Emotions are a funny thing...
A long time ago in a galaxy far, far away, I did play-by-play of high school football games for a small, local radio station in McHenry County, Illinois.
I was also the station manager.
One particular year we had three teams from our area make the championship game of their respective classes.
We would be broadcasting three consecutive championship games in one afternoon from one location, Illinois State University in Bloomington, Illinois. It was unprecedented. The entire county would be listening and I wanted to get it right.
I tabbed the other play-by-play man at the station, Scott, to call the middle of the three, while I would call the first and third games. I lassoed another local coach into doing the color for all three games.
I had zillions of emotions running through my little pea brain that day.
I was pumped at the prospect of this historic broadcast. I was aware that the entire county's ears would be tuned to us like never before. I wanted to do right by the kids who were playing and their families-give them something to remember. I also was working with this coach for the first time and wanted him to have a really good experience. And I was orchestrating a three-man booth for the first time too.
I was...umm...err...how do I want to put it...focused.
When the game began I was rattling with anticipation. I was tense and bubbly, excited and riveted on the action in front of me.
I noticed, however, that during the breaks in the action Scott would pipe up immediately with some factoid, observation or comment before the coach spoke.
It seemed to me that Scott was squeezing the coach out. It was gnawing at me. I even projected my own concern onto the coach. In my mind I was sure he was bothered by Scott's hijacking of the conversation as much as I was.
But, of course, the coach was too polite to say anything.
And then during about the fourth commercial break I was percolating.

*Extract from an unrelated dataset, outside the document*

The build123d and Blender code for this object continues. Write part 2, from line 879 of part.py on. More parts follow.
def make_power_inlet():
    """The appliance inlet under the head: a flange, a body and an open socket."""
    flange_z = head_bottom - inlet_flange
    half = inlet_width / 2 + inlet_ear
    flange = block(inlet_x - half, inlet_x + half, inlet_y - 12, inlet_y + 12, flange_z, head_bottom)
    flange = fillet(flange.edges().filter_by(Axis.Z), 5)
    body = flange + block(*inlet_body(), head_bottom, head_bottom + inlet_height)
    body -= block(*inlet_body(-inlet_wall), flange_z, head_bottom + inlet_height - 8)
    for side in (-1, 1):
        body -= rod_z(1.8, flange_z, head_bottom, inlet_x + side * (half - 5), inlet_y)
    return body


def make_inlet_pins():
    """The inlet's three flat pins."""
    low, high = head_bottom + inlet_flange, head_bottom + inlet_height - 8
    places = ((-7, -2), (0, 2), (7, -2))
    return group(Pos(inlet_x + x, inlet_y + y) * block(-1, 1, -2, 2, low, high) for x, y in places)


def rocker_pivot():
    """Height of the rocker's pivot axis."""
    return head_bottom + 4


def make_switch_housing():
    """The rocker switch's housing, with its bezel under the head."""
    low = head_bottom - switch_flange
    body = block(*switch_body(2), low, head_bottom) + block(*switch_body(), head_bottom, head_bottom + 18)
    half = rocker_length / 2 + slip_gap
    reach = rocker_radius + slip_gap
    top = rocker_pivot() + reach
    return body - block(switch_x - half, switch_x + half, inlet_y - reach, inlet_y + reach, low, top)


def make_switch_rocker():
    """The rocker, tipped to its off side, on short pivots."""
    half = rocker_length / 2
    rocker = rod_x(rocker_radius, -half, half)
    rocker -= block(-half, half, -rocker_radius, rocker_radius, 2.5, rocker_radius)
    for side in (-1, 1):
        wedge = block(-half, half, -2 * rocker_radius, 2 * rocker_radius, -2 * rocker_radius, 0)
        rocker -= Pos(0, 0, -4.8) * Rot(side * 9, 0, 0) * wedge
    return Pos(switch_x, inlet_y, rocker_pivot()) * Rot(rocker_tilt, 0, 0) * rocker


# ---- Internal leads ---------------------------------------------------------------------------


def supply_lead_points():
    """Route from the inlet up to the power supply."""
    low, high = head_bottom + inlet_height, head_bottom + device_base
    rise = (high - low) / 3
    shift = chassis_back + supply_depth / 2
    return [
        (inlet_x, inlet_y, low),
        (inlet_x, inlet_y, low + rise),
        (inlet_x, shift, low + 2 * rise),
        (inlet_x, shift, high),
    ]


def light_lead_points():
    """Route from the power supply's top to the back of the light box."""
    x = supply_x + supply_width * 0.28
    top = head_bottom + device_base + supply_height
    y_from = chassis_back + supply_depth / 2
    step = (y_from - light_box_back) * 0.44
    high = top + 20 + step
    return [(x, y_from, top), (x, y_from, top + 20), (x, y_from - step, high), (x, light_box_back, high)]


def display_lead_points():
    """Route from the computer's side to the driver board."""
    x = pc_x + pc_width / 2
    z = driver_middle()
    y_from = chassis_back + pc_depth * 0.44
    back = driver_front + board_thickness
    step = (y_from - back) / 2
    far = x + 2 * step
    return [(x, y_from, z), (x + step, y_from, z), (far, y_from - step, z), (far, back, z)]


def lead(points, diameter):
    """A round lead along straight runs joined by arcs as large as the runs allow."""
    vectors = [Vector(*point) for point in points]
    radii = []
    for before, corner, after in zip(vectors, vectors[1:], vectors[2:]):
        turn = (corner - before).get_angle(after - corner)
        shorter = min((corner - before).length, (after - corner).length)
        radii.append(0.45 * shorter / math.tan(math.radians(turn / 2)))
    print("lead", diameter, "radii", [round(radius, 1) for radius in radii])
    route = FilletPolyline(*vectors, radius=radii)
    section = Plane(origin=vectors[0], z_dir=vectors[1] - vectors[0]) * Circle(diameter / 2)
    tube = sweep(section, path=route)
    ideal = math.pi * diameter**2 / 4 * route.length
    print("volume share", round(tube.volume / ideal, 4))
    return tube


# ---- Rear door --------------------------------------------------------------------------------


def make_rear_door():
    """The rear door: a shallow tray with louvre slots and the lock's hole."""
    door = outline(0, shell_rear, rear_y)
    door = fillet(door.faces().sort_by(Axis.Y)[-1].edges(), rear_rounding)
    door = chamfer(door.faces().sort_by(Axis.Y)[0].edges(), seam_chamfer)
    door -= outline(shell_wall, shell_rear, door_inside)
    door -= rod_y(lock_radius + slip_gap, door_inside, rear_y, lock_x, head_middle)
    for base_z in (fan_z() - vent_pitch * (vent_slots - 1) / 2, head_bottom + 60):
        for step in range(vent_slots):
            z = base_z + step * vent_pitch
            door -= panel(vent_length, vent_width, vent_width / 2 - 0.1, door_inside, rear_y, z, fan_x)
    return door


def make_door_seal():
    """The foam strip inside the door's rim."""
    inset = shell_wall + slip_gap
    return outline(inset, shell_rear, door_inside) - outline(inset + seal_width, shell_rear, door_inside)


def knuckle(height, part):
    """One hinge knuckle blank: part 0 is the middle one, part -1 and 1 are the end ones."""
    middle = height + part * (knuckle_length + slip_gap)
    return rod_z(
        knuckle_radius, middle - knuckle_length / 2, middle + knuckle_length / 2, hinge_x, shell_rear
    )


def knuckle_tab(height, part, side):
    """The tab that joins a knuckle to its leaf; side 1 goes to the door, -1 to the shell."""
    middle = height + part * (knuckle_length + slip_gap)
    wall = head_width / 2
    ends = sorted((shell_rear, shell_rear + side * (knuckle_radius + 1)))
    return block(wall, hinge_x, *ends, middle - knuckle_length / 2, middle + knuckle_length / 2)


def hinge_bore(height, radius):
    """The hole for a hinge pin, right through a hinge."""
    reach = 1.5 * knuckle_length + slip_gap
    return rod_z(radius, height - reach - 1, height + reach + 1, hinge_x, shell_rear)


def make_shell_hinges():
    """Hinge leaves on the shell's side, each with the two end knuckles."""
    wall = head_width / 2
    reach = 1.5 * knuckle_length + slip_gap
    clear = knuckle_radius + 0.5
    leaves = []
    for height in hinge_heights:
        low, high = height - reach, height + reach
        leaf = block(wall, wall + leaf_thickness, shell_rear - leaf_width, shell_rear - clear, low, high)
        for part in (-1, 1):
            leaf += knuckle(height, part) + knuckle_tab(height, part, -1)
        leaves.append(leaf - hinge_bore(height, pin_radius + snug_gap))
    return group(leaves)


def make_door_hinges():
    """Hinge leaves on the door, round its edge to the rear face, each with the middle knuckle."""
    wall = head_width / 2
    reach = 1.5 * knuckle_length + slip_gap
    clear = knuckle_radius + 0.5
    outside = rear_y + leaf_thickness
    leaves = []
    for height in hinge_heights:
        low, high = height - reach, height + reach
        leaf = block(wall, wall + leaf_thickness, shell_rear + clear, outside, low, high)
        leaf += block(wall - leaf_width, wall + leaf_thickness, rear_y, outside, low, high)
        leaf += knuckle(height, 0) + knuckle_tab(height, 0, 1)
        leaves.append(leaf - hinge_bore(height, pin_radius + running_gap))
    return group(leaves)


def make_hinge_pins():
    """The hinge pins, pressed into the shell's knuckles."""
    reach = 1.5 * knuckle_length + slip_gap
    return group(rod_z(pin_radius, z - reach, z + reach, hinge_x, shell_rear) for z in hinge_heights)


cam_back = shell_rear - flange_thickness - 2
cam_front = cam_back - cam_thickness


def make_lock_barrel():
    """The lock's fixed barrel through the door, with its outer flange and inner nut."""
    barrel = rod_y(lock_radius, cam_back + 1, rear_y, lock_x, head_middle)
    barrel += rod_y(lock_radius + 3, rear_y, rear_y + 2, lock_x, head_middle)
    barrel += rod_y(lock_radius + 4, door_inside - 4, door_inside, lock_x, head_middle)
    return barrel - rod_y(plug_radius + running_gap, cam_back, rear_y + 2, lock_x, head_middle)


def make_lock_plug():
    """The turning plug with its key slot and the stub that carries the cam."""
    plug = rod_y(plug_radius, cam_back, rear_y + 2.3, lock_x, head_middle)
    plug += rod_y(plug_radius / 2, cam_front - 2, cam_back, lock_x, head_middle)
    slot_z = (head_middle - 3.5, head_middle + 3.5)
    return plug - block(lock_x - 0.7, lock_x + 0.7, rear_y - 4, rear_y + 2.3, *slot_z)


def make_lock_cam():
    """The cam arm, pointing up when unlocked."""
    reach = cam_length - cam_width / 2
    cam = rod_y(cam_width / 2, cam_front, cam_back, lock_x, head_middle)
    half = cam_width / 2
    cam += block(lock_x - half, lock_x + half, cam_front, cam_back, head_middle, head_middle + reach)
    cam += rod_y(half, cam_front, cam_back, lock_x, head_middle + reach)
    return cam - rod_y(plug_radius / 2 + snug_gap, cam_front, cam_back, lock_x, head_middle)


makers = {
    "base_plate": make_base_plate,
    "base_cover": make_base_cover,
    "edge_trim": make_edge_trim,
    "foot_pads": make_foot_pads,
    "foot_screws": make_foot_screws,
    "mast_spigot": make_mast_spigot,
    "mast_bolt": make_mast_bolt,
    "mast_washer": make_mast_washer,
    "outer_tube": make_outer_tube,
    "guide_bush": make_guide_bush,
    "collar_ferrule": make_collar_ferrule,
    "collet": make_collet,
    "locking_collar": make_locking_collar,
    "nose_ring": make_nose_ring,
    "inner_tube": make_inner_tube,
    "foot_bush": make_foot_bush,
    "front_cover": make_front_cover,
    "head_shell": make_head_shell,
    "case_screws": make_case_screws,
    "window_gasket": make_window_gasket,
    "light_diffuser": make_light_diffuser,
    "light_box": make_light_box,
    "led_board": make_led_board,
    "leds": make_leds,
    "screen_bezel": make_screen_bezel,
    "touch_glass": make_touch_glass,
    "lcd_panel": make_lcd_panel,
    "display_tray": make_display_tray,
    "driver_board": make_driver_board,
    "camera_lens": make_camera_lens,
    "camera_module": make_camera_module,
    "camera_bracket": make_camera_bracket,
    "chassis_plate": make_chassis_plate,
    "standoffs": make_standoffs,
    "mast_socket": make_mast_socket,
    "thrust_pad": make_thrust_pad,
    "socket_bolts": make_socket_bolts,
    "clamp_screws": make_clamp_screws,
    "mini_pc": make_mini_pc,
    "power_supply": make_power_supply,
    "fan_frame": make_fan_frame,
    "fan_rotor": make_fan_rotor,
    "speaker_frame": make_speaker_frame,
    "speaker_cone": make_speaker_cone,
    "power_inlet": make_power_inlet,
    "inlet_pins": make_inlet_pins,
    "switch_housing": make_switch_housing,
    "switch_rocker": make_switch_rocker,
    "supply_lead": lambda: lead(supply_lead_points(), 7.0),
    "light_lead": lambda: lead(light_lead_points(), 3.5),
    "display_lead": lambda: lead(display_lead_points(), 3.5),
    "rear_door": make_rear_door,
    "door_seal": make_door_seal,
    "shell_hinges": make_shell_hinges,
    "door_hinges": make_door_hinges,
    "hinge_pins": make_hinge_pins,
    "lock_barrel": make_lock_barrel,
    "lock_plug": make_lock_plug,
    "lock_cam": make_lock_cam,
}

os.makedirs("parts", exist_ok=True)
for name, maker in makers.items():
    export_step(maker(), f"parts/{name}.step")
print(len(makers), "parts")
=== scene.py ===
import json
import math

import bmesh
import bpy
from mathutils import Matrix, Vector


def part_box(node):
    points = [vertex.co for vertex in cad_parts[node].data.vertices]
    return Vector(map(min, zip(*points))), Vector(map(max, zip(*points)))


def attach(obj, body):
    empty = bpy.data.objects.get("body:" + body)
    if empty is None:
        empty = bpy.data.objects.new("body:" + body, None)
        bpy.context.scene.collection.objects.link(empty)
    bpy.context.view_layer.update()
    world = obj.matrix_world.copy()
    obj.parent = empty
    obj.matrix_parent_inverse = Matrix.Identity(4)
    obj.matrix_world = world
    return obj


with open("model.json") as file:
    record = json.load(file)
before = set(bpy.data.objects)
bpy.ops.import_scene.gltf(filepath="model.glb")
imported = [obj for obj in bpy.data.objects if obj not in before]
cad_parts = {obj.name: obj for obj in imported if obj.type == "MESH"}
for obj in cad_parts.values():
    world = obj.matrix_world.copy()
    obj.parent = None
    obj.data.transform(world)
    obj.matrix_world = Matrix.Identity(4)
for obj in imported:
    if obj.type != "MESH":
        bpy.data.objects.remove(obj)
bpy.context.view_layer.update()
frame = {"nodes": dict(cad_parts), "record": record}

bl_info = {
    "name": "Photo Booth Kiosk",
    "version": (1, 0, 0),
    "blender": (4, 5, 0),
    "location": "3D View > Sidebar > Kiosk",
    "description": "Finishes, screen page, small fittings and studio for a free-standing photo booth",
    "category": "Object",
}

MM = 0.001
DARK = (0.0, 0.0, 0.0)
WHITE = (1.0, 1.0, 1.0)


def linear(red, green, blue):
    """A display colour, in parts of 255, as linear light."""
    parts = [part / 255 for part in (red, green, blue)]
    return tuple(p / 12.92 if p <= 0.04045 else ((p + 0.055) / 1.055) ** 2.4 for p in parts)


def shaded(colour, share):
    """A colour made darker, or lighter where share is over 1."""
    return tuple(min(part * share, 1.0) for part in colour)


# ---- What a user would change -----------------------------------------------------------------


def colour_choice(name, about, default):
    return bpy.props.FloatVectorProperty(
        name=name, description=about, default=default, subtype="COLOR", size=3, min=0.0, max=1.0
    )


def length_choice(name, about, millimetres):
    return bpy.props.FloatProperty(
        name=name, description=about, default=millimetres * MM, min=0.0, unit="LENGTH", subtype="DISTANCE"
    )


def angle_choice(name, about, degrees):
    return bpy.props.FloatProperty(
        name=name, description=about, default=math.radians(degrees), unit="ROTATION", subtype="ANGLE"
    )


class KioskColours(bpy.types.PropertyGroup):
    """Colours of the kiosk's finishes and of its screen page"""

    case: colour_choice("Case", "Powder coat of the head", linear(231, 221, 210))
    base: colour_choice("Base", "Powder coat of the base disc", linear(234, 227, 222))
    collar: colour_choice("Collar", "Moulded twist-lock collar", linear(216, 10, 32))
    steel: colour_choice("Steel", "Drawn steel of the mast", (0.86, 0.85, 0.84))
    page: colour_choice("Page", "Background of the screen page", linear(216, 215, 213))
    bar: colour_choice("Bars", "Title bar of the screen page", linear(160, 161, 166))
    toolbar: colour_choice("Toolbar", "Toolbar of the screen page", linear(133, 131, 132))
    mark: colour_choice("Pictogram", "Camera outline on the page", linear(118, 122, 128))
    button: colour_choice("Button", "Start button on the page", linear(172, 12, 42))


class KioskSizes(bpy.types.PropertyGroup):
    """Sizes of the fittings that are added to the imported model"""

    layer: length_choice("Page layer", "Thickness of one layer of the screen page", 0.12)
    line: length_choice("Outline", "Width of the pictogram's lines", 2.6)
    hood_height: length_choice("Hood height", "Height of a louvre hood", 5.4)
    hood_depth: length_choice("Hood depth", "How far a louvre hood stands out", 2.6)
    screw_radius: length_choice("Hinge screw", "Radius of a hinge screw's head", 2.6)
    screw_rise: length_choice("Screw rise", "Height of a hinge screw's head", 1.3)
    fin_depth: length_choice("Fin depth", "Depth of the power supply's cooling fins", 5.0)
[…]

Strange, it was as if I had zero control over the words coming out of my mouth. They flew out like a bunch of escaped ferrets. It was unthinking and unblinking. They launched from my mouth like a vomiting volcano.
I turned to Scott.
"Here's the way it's going to be," I blew, "He's talking first," I pointed at the coach, "and you're talking second," I pointed at Scott.
Scott sat dumbfounded. He had never heard me erupt like that. I had never heard me erupt like that. It stung Scott. He was shocked and confused at my reaction.
So was the coach. "No," he said. "Everything is good. Scott's doing great. I'm just getting comfortable and I'm picking my spots."
I was wrong, of course. The coach was not concerned in the least. Hadn't given it a thought.
I felt terrible, but the broadcast had to go on. And it did with Scott silent as a mortuary at the bottom of a sea.
At halftime I turned to both men and apologized profusely for my outburst. I told them both I had been wrong and encouraged them to do the broadcast the way it felt best to them.
And so they did. I could hear the hesitation linger a while in Scott's throat, but he got rolling again like the professional he was.
I've often thought of that day. I think about the helplessness I felt in keeping those words bottled up in my mouth. It shocked me at how involuntary it seemed.
I also know that as involuntary as that moment felt, even if it was indeed uncontrollable, there were many moments leading up to that moment in which I could have eased my tension.
Instead of bottling my concern, I could have expressed it before the broadcast began to make sure we'd all be on the same page. Much better to let tension out gradually like slowly letting the air out of a balloon, then let it build and blow.
I had little command of that moment, but only because I didn't command the moments before.
Our explosions are of our own making. "I couldn't help myself" doesn't fly.
Handle emotion right as you go. Then you won't have to pick up the pieces later.
Indeed, emotions built and unexpressed over time tend to take on a life of their own.